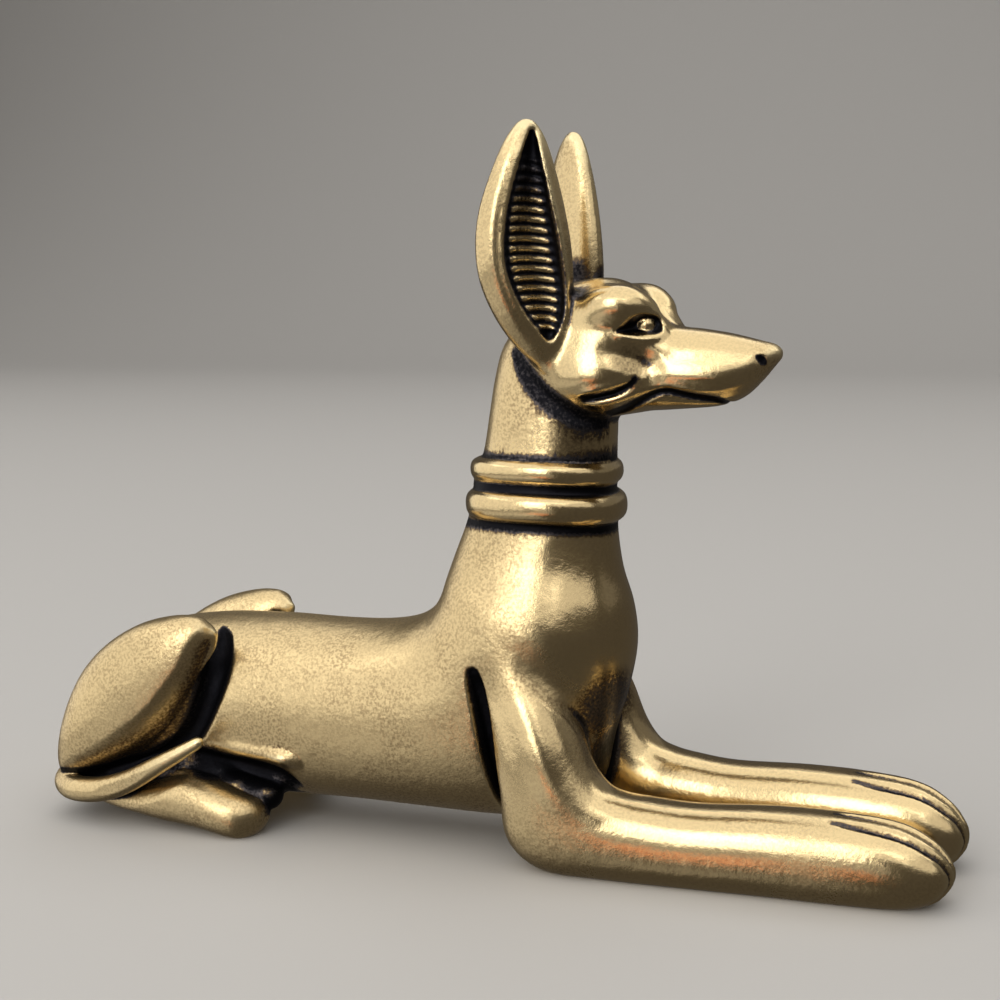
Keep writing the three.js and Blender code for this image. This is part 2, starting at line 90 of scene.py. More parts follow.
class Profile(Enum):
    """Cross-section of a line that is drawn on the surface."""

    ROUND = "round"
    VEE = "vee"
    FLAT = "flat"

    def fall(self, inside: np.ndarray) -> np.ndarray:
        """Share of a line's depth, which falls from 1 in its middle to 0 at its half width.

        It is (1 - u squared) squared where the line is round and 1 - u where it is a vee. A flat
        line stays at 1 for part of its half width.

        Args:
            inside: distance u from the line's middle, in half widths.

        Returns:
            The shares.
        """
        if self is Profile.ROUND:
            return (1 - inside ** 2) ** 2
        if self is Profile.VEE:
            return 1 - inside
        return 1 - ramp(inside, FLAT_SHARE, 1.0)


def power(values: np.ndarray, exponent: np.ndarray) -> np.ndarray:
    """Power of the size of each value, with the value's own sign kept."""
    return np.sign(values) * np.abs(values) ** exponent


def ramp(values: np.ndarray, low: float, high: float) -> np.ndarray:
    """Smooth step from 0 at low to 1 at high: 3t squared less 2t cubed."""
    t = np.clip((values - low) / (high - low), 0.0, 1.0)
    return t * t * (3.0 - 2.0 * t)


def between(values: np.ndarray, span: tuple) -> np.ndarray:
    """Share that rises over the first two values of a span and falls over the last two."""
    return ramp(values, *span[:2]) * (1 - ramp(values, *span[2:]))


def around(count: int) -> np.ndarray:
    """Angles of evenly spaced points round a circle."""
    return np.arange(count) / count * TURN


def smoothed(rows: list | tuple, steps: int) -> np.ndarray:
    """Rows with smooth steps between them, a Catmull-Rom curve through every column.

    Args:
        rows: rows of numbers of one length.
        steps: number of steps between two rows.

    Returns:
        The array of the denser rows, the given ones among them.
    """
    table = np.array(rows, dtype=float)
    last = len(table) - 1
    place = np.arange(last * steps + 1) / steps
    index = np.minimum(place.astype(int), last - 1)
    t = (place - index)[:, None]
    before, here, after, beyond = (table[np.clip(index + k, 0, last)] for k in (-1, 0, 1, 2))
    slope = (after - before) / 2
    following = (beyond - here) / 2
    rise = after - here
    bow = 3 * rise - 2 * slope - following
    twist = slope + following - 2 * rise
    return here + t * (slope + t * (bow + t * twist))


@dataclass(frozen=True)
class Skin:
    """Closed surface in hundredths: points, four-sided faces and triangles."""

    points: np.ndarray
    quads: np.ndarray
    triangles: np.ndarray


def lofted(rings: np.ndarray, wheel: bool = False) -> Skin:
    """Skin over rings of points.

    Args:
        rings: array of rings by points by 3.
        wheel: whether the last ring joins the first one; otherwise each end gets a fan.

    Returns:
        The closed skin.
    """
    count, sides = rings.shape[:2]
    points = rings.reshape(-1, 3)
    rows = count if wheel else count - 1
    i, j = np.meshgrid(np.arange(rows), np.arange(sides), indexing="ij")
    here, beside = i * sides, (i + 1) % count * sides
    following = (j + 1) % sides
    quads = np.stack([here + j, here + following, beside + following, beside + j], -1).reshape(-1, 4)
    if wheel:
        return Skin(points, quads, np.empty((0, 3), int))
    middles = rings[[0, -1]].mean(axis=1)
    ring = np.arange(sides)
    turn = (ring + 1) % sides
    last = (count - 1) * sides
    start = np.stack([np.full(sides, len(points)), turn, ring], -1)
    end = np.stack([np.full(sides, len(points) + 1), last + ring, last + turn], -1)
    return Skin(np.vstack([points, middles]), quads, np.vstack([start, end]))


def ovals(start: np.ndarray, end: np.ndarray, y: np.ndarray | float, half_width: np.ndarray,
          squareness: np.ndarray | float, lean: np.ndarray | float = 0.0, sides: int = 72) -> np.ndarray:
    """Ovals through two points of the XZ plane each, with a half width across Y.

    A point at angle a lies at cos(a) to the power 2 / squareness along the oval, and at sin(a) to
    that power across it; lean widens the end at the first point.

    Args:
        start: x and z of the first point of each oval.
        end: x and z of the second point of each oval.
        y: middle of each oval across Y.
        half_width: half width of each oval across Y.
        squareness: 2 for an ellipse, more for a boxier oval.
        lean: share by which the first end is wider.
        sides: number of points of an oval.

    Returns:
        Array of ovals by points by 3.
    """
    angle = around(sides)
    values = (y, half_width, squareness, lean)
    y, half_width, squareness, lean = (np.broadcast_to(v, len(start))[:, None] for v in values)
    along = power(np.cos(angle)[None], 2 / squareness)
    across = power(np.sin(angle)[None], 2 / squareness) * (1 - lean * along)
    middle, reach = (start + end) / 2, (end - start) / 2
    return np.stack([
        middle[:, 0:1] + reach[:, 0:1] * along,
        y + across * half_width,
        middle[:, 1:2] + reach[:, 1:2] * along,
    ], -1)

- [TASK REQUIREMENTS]
Only the lines from the beginning of the material to the line containing "steps: number of" should be echoed, verbatim and in full.

- [ANSWER FOR THIS EXERCISE]
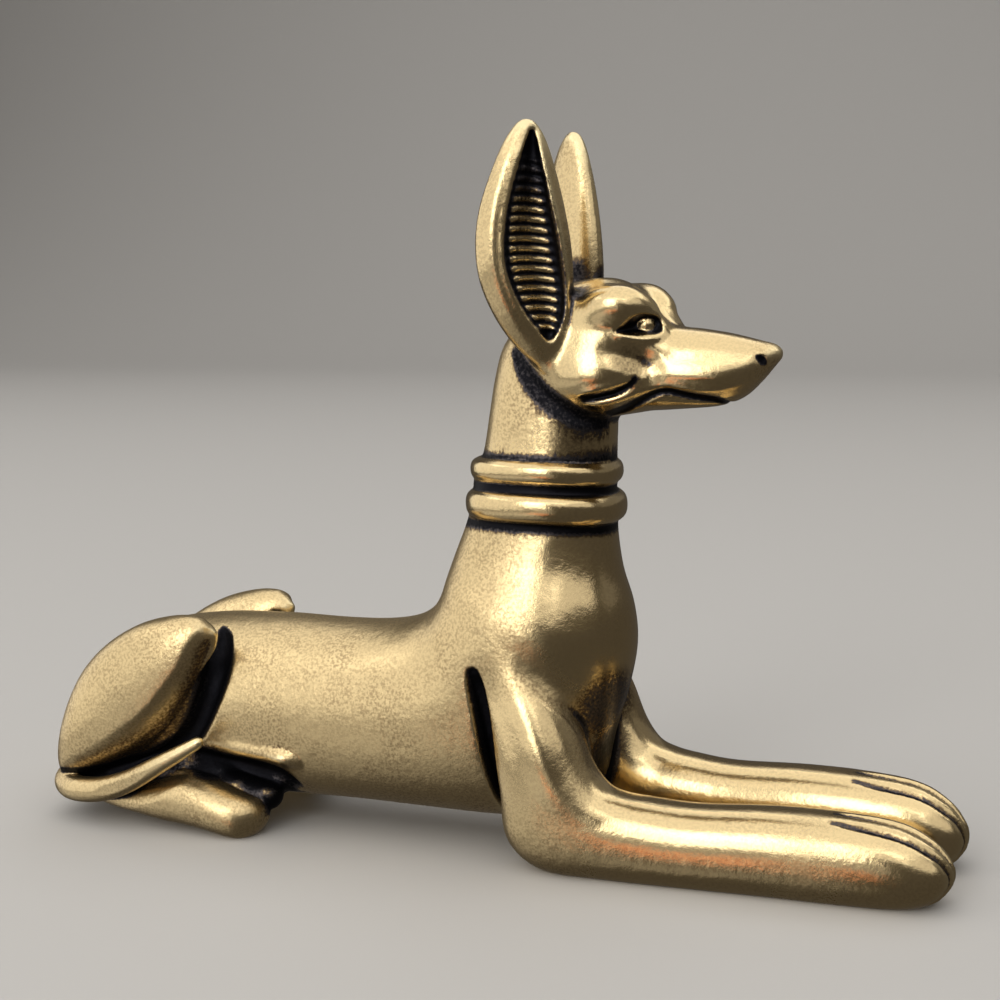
Keep writing the three.js and Blender code for this image. This is part 2, starting at line 90 of scene.py. More parts follow.
class Profile(Enum):
    """Cross-section of a line that is drawn on the surface."""

    ROUND = "round"
    VEE = "vee"
    FLAT = "flat"

    def fall(self, inside: np.ndarray) -> np.ndarray:
        """Share of a line's depth, which falls from 1 in its middle to 0 at its half width.

        It is (1 - u squared) squared where the line is round and 1 - u where it is a vee. A flat
        line stays at 1 for part of its half width.

        Args:
            inside: distance u from the line's middle, in half widths.

        Returns:
            The shares.
        """
        if self is Profile.ROUND:
            return (1 - inside ** 2) ** 2
        if self is Profile.VEE:
            return 1 - inside
        return 1 - ramp(inside, FLAT_SHARE, 1.0)


def power(values: np.ndarray, exponent: np.ndarray) -> np.ndarray:
    """Power of the size of each value, with the value's own sign kept."""
    return np.sign(values) * np.abs(values) ** exponent


def ramp(values: np.ndarray, low: float, high: float) -> np.ndarray:
    """Smooth step from 0 at low to 1 at high: 3t squared less 2t cubed."""
    t = np.clip((values - low) / (high - low), 0.0, 1.0)
    return t * t * (3.0 - 2.0 * t)


def between(values: np.ndarray, span: tuple) -> np.ndarray:
    """Share that rises over the first two values of a span and falls over the last two."""
    return ramp(values, *span[:2]) * (1 - ramp(values, *span[2:]))


def around(count: int) -> np.ndarray:
    """Angles of evenly spaced points round a circle."""
    return np.arange(count) / count * TURN


def smoothed(rows: list | tuple, steps: int) -> np.ndarray:
    """Rows with smooth steps between them, a Catmull-Rom curve through every column.

    Args:
        rows: rows of numbers of one length.
        steps: number of steps between two rows.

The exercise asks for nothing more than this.